L’Association des Patrouilleurs de la Police de Boston n’a pas répondu aux demandes de commentaires.
Rose s’est présenté à la présidence du syndicat en décembre 2014 et a évincé Nee, remportant le vote de quelque 80 % des patrouilleurs. Le commissaire William B. Evans a publié une déclaration à l’époque, félicitant Rose. (Evans a déclaré au Globe qu’il n’était pas au courant des allégations de 1995).
En tant que président du syndicat, Rose a aidé les agents de patrouille à obtenir un nouveau contrat et a mené un combat contre le port de caméras corporelles par les agents.
Selon les procureurs, même pendant les années de sa présidence syndicale, plusieurs enfant de la génération suivante seraient devenus les nouvelles victimes de Rose. Il a pris sa retraite en 2018 et perçoit une pension annuelle d’un peu moins de 78 000 dollars.

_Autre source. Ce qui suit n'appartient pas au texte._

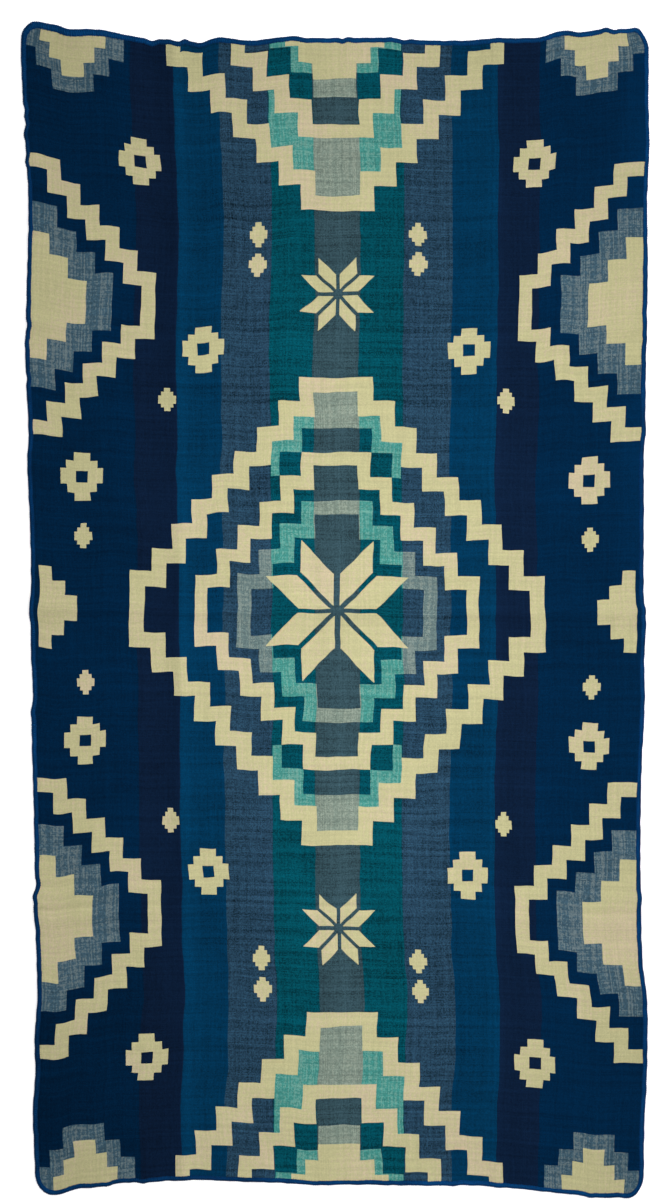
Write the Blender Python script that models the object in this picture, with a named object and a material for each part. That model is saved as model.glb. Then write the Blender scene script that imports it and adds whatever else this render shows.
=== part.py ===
"""Woven alpaca blanket, opened out and lying flat.

Two pieces: the figured cloth, with the soft creases of its folds, and the
yarn edging sewn over its raw edge. Metres, +Z up. The origin is under the
middle of the blanket's outline, at the level that it lies on. X runs across
the blanket, Y along it.
"""

import math

import bpy

# ---------------------------------------------------------------- dimensions
HALF_WIDTH = 0.500        # the blanket pulled square: half of its 1.00 m width
HALF_LENGTH = 0.935       # half of its 1.87 m length along the middle
CLOTH_THICKNESS = 0.0030  # double cloth, brushed
EDGING_OUT = 0.0026       # yarn edging outside the cloth's raw edge
EDGING_IN = 0.0055        # how far it reaches onto the cloth, above and below
EDGING_SHOULDER = 0.0014  # where its outer face starts to round off
EDGING_LAYER = 0.0011     # yarn layer above and below the cloth
GAP = 0.00034             # clearance between edging and cloth
EDGE_LIFT = EDGING_LAYER + GAP  # the lower yarn layer holds the cloth's edge up

# Insets of the grid lines that follow the border, from the raw edge inwards.
BORDER_INSETS = (0.0, 0.0070, 0.0155, 0.0320)
FLAT_BORDER = 0.0070      # the edge is level over this width, under the edging
LIFT_RUNOUT = 0.0320      # the cloth is down on the surface again from here

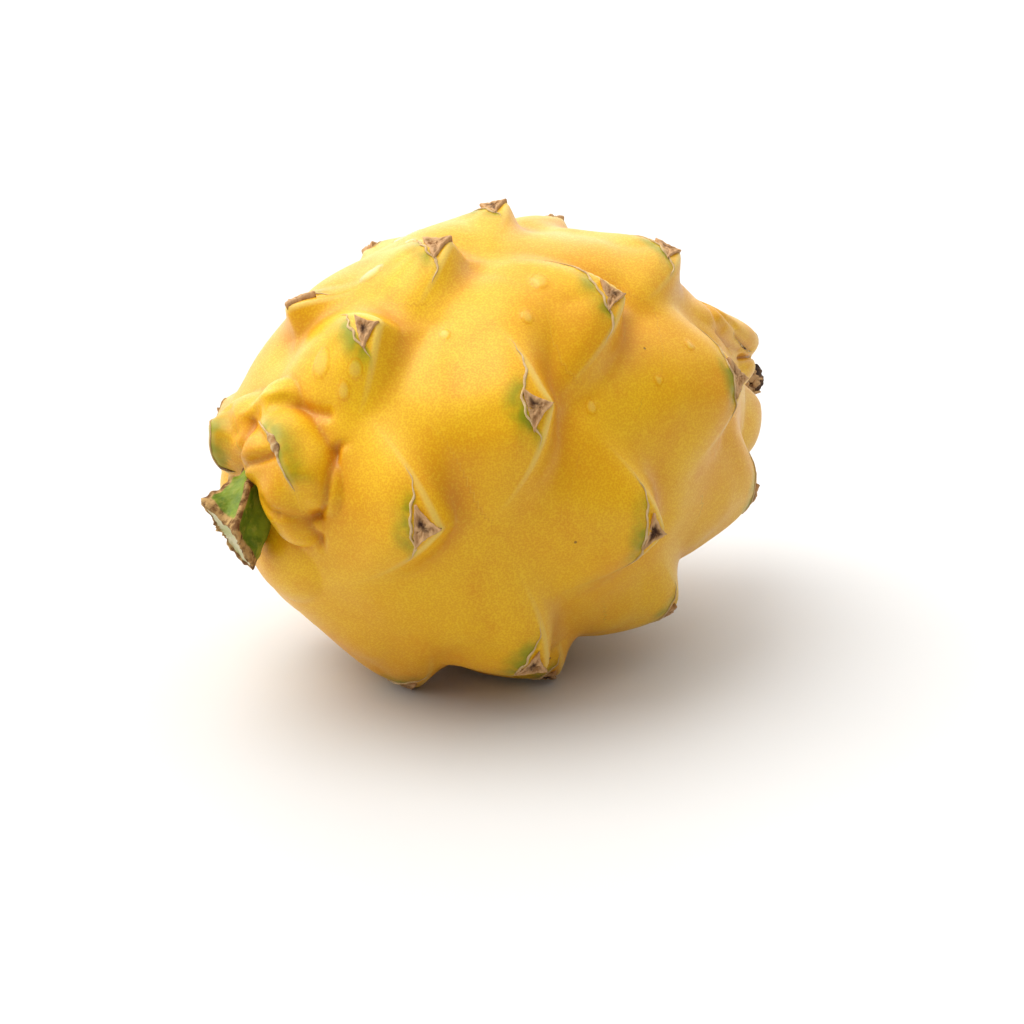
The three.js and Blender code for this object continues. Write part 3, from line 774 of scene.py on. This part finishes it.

Puis, en août dernier, un père a emmené sa fille au poste de police de Hyde Park, et le monde de Rose a implosé face à une vague d’accusations judiciaires.
Il n’est pas du tout inhabituel que de telles allégations soient formulées longtemps après le prétendu délit. Il faut du courage pour se manifester, et parfois même pour se souvenir de ce qui s’est passé dans la petite enfance. Selon le psychologue Howard Fradkin, qui a conseillé plus d’un millier d’hommes ayant survécu à des abus sexuels, il faut en moyenne 20 à 30 ans au survivant pour dénoncer le crime.
« Souvent, les personnes avec lesquelles j’ai travaillé ont effacé leurs souvenirs ou les ont enfouis jusqu’à ce que leurs enfants atteignent l’âge qu’ils avaient lorsqu’ils ont été violés », explique Howard Fradkin. « Et puis, tout d’un coup, cela remonte à la surface parce qu’ils commencent à se dire : ‘Attendez une minute. Maintenant, je vois à quoi ressemble un enfant de 12 ans, et c’est l’âge que j’avais’ « .
« Souvent, c’est à ce moment-là que les gens commencent à guérir », a déclaré Fradkin.
Rose, lorsqu’il a comparu devant le tribunal lors de sa mise en accusation en août, n’a pas parlé. Le président du syndicat, autrefois puissant, avait les poignets menottés et tenait ses deux mains sur son visage.